(Stated goal) Look below for the line containing "obj.matrix_world = Matrix.Identity(4)"; from there through the line containing "SAUCER_FLOOR_RADIUS = 50.0", both lines included, please set down each line exactly and nothing else.

(Data shown)
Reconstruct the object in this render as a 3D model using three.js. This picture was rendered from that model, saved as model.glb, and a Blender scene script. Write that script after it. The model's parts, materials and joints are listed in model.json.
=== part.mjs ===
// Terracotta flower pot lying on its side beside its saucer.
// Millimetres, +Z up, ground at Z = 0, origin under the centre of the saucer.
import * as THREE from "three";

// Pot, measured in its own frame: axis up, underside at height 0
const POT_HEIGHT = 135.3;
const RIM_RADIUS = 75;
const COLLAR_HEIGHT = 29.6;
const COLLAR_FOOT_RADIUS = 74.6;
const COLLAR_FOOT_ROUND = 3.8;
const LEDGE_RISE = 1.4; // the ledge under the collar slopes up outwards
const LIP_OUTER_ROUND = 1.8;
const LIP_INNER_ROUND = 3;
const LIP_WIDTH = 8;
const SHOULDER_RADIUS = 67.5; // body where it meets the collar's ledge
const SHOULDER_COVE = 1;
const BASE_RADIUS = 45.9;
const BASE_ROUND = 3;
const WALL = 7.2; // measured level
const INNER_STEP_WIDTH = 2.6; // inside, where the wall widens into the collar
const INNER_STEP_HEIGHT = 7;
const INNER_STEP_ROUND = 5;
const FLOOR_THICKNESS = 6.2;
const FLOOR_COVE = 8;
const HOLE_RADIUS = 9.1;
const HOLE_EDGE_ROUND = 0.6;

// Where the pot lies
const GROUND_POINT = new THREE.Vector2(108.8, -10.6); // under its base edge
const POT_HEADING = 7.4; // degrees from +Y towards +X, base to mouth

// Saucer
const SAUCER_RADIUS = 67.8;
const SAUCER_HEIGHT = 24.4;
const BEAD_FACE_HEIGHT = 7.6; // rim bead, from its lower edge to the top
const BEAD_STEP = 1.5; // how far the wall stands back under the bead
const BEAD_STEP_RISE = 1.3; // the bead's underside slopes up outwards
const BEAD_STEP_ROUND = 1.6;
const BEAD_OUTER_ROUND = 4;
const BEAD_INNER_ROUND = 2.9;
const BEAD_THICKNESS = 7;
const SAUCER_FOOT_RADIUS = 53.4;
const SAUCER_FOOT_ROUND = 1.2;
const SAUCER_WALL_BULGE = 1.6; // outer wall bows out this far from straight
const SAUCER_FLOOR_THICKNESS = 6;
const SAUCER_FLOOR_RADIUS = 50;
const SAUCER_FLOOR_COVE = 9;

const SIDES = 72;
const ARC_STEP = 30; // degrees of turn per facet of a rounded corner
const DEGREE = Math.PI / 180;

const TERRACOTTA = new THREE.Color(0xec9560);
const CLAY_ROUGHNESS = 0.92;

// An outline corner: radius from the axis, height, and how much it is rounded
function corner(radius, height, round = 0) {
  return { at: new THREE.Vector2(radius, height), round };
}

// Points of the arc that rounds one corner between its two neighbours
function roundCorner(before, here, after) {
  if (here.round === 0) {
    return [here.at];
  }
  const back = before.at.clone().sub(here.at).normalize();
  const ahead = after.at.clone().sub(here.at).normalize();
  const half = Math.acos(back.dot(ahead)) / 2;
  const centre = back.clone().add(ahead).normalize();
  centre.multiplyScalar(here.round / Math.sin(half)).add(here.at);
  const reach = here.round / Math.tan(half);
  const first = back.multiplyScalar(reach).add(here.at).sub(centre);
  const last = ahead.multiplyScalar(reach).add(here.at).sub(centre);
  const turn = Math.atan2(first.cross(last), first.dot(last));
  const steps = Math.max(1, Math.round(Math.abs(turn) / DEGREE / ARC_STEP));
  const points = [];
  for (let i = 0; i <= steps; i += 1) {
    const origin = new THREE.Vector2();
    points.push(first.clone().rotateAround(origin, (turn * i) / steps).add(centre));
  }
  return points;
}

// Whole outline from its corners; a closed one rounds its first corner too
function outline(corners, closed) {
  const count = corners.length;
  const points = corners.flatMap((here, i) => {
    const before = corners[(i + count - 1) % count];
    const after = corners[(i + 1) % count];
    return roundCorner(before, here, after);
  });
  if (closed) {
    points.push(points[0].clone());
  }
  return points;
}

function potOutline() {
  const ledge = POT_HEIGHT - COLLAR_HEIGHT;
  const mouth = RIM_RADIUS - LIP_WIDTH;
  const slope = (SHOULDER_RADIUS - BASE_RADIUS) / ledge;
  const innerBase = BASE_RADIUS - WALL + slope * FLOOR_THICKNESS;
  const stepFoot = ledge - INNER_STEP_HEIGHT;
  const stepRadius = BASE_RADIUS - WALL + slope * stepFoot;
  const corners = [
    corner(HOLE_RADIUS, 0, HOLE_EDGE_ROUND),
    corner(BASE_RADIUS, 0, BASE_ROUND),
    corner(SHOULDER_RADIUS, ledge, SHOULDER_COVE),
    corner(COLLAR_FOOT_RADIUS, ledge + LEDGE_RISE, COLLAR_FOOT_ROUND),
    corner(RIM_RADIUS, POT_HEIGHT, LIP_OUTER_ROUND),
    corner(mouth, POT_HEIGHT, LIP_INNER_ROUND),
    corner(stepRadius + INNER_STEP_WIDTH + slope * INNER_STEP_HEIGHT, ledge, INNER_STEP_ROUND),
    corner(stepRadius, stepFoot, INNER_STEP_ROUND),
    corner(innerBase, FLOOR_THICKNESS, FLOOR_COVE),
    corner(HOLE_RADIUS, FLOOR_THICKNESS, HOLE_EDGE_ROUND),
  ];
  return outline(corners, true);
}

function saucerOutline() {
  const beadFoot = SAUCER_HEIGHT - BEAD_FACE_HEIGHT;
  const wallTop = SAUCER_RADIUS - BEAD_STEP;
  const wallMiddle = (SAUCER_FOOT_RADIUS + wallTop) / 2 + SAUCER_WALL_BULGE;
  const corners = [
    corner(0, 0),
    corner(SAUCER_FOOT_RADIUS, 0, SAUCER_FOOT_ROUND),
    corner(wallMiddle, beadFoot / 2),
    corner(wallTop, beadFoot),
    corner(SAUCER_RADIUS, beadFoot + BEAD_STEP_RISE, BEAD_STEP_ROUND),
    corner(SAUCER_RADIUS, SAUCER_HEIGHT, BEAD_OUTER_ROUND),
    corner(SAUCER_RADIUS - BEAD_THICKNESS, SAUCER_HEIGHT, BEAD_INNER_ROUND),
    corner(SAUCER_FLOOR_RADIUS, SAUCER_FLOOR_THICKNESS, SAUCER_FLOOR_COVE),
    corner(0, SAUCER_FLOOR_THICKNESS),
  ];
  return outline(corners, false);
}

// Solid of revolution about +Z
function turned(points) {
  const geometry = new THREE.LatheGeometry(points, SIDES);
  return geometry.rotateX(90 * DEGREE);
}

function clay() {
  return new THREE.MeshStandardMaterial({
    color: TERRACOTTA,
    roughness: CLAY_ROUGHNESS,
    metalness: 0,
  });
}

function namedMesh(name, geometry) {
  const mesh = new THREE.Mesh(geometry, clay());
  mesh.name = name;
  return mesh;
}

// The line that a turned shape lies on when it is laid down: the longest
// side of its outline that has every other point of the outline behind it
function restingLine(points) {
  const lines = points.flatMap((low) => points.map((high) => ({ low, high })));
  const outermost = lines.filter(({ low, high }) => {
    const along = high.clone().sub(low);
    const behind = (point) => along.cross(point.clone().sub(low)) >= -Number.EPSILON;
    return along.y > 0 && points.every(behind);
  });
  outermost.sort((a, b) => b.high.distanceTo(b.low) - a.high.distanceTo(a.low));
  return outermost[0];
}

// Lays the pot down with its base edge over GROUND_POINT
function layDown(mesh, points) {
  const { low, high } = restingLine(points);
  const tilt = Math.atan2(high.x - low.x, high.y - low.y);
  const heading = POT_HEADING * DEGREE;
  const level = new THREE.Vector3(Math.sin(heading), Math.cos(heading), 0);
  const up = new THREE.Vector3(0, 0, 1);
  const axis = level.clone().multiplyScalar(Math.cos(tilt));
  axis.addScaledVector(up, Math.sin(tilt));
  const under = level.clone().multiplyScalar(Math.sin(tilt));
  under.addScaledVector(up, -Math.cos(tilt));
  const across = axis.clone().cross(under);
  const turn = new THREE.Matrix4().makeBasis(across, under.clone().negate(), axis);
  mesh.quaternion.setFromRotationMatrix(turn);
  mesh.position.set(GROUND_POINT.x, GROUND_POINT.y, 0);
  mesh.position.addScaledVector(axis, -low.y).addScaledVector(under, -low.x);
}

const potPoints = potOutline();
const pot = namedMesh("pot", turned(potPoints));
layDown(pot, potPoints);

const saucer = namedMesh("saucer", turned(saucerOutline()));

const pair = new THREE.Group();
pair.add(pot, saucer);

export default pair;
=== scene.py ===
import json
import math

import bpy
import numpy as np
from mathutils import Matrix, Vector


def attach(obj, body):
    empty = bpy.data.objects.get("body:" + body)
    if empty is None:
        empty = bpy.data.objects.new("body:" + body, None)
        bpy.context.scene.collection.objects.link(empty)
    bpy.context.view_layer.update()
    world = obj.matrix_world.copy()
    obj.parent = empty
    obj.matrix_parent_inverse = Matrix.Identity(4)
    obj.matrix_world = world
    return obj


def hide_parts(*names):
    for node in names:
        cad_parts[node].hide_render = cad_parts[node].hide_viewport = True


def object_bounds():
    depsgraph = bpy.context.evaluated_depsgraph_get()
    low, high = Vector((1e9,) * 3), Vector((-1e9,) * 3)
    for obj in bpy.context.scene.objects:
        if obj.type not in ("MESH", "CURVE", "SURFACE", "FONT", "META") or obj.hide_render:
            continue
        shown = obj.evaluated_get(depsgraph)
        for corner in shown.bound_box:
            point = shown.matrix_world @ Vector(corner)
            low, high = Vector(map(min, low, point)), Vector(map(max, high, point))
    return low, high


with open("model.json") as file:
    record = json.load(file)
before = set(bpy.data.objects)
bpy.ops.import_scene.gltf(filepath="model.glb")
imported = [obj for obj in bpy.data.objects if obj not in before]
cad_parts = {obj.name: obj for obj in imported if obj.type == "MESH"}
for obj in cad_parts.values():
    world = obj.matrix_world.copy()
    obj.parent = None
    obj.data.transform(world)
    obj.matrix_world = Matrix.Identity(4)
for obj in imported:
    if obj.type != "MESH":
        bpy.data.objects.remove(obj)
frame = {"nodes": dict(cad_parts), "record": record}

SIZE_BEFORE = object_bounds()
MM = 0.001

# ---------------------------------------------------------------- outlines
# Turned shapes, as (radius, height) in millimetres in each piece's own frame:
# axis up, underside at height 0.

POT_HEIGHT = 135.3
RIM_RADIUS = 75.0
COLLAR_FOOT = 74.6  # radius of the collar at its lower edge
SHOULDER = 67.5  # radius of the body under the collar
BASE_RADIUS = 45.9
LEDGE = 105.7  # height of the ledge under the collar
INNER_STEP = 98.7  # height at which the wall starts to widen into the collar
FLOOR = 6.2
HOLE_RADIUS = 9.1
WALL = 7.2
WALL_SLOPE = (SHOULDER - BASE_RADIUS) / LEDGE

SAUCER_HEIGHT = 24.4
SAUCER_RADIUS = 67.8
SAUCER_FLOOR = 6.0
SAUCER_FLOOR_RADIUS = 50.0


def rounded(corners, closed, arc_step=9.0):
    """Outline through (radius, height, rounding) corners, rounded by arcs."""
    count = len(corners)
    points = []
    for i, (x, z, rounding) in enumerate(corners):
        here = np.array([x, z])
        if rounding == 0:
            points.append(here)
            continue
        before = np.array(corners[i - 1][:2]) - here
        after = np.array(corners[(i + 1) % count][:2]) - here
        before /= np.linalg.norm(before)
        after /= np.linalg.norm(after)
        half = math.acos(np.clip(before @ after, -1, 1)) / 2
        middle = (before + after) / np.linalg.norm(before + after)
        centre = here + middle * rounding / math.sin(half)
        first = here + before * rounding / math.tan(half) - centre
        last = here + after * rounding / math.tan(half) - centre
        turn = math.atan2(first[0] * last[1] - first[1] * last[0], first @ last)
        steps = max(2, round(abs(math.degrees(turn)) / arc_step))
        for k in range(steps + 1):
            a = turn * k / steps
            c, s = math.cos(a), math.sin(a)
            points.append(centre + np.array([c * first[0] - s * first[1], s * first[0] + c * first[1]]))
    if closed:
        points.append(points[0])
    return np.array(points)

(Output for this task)
    obj.matrix_world = Matrix.Identity(4)
for obj in imported:
    if obj.type != "MESH":
        bpy.data.objects.remove(obj)
frame = {"nodes": dict(cad_parts), "record": record}

SIZE_BEFORE = object_bounds()
MM = 0.001

# ---------------------------------------------------------------- outlines
# Turned shapes, as (radius, height) in millimetres in each piece's own frame:
# axis up, underside at height 0.

POT_HEIGHT = 135.3
RIM_RADIUS = 75.0
COLLAR_FOOT = 74.6  # radius of the collar at its lower edge
SHOULDER = 67.5  # radius of the body under the collar
BASE_RADIUS = 45.9
LEDGE = 105.7  # height of the ledge under the collar
INNER_STEP = 98.7  # height at which the wall starts to widen into the collar
FLOOR = 6.2
HOLE_RADIUS = 9.1
WALL = 7.2
WALL_SLOPE = (SHOULDER - BASE_RADIUS) / LEDGE

SAUCER_HEIGHT = 24.4
SAUCER_RADIUS = 67.8
SAUCER_FLOOR = 6.0
SAUCER_FLOOR_RADIUS = 50.0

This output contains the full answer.